Mais tous ces fruits, tout bons et vérifiables qu’ils soient, n’égalent pas la vertu principale que le Seigneur leur a conférée, celle de chasser les démons. Le jeûne demeure le fondement de cette puissance contre le diable. Il s’apparente à un sacrifice, celui que Jésus a pratiqué au désert à l’aurore de sa vie publique. Oh, bien sûr, le jeûne ne suffit pas en lui-même. Saint Léon le dit dans une homélie des Quatre-Temps d’hiver, où il précise que, pour le salut de l’âme, l’aumône est tout autant nécessaire. Ainsi, le jeûne consistera à se priver pour donner à ceux qui sont dans le besoin. Seulement, pour chasser le démon, le jeûne doit être accompagné d’un allié très important : la prière.
Le démon a été battu mais il reste bien présent partout, dans les lois, la politique, la culture, l’éducation, les médias, les mœurs, et même dans l’Église, selon le cri de saint Paul VI sur les fumées de Satan. Il n’est pas étonnant de voir de plus en plus de personnes faire appel à des exorcistes, et de constater que les groupes satanistes augmentent. Chaque péché mortel donne davantage de pouvoir au diable. Mais ne désespérons jamais de la puissance supérieure de Dieu. Et croyons que par le jeûne Dieu nous donne de participer à la grande bataille spirituelle des esprits de lumière contre les esprits de ténèbres. Nous pouvons être sûrs de la victoire, par la grâce de Dieu, puisque Dieu est le seul Dieu, et parce que Jésus a vaincu la mort et le péché.

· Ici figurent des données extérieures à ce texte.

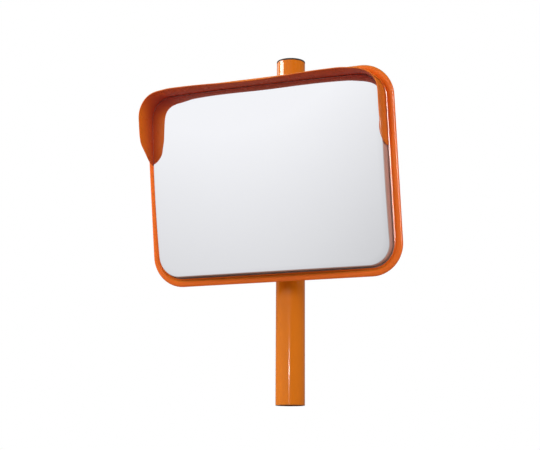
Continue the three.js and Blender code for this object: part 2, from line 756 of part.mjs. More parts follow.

† F. Louis-Marie, o.s.b., abbé
La chronique du Monastère signale que le frère Pierre a été ordonné diacre par Mgr Mathieu Rougé, évêque de Nanterre le 13 novembre dernier.
La lettre donne également les dates des prochaines retraites et récollections pour messieurs à l’abbaye : récollection du vendredi 20 (soir) au dimanche 22 mai 2022, retraite du 8 au 13 novembre 2022.